THE TASK:
Give back the lines exactly, from the first one to the line with "the split face, with", both ends included.

PROVIDED DATA:

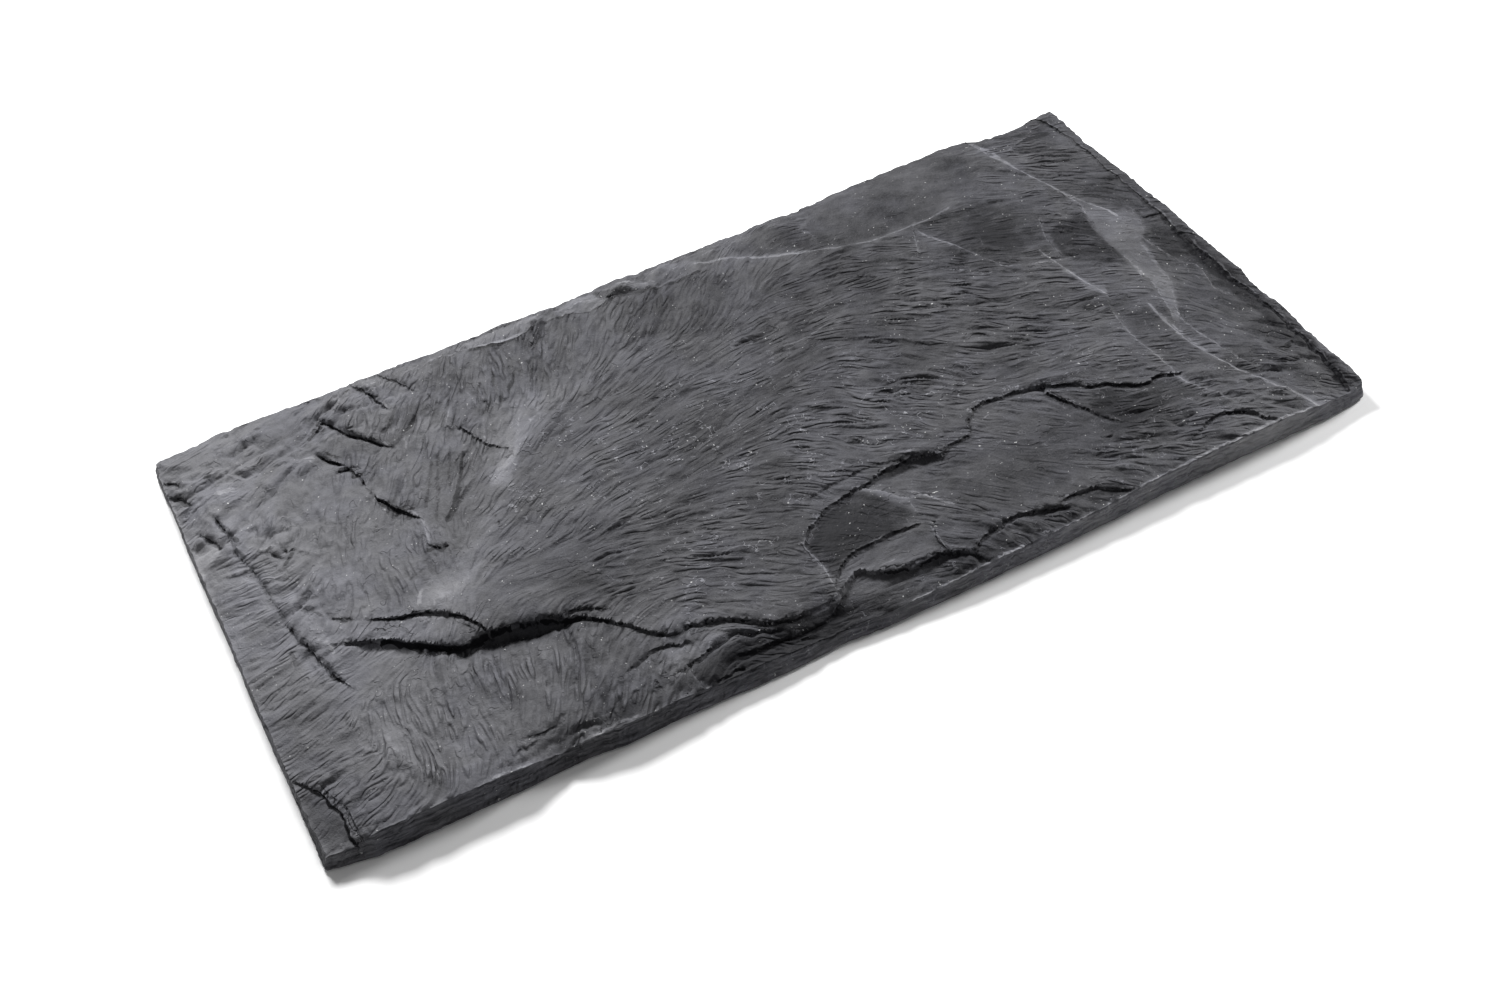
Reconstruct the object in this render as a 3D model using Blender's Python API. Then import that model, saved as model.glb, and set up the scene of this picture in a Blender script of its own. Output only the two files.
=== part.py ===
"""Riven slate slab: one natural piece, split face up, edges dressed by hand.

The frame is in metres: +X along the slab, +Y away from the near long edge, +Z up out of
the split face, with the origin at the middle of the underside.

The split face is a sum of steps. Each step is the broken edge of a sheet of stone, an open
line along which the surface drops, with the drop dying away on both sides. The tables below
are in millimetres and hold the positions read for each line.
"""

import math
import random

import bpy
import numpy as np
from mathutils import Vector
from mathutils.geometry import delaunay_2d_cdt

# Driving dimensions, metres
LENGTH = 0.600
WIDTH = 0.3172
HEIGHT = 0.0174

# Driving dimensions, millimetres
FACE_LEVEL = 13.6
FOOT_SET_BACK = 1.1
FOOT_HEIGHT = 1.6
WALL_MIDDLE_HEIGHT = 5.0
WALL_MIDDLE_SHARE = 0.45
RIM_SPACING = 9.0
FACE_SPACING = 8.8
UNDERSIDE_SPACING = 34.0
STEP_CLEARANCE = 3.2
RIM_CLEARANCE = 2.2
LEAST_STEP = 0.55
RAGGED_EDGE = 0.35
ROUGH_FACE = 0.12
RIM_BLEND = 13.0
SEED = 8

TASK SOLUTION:
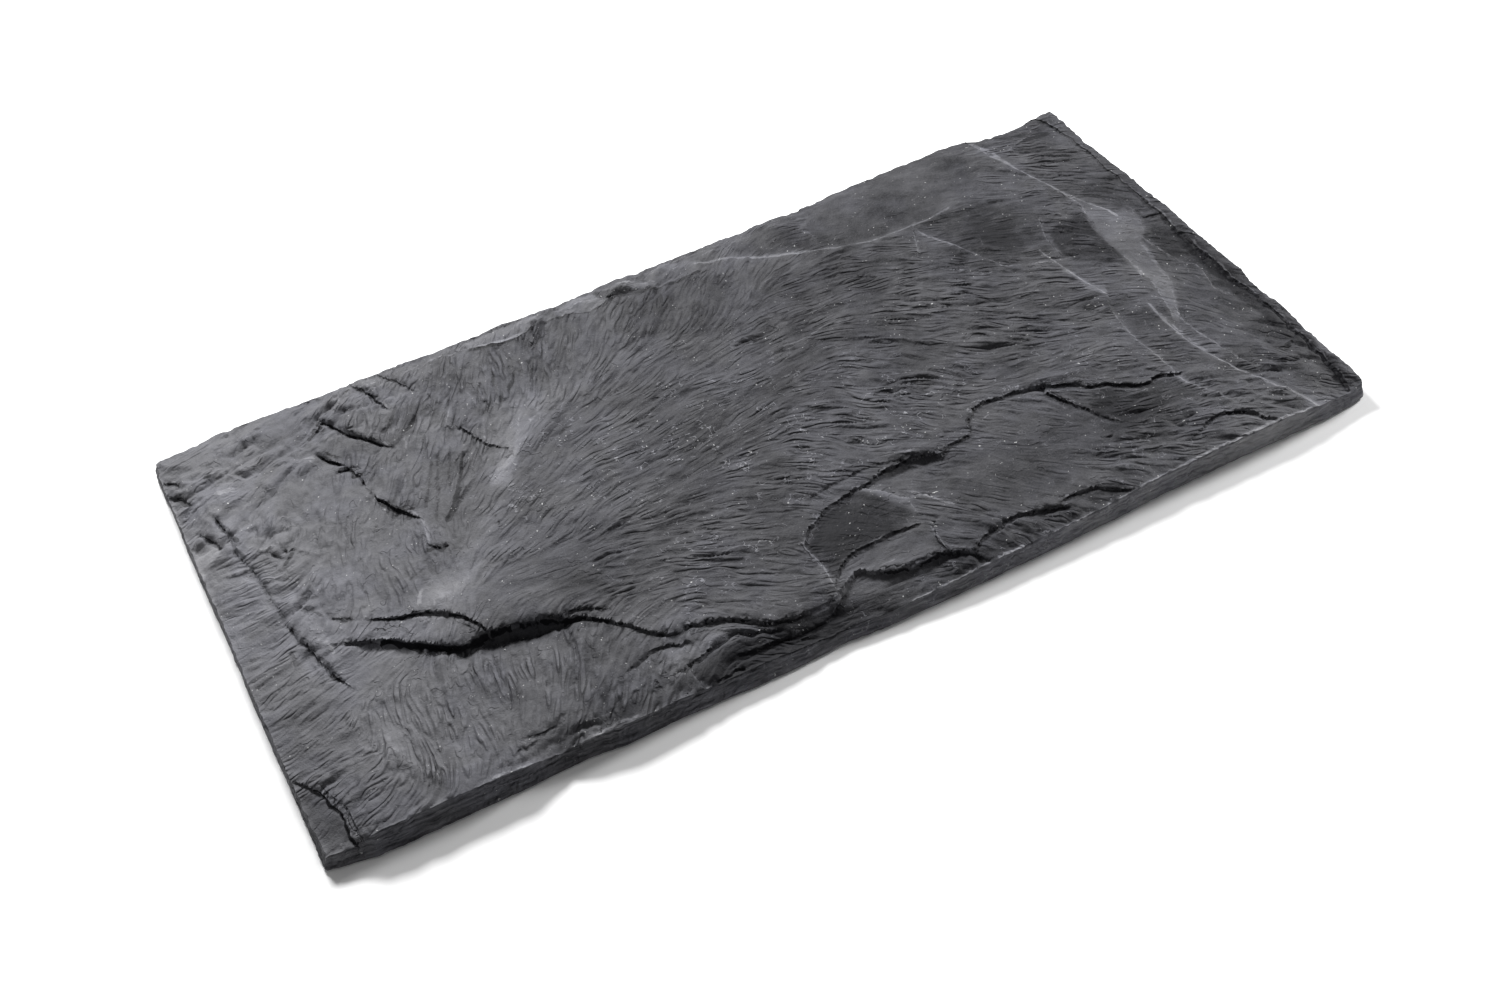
Reconstruct the object in this render as a 3D model using Blender's Python API. Then import that model, saved as model.glb, and set up the scene of this picture in a Blender script of its own. Output only the two files.
=== part.py ===
"""Riven slate slab: one natural piece, split face up, edges dressed by hand.

The frame is in metres: +X along the slab, +Y away from the near long edge, +Z up out of
the split face, with the origin at the middle of the underside.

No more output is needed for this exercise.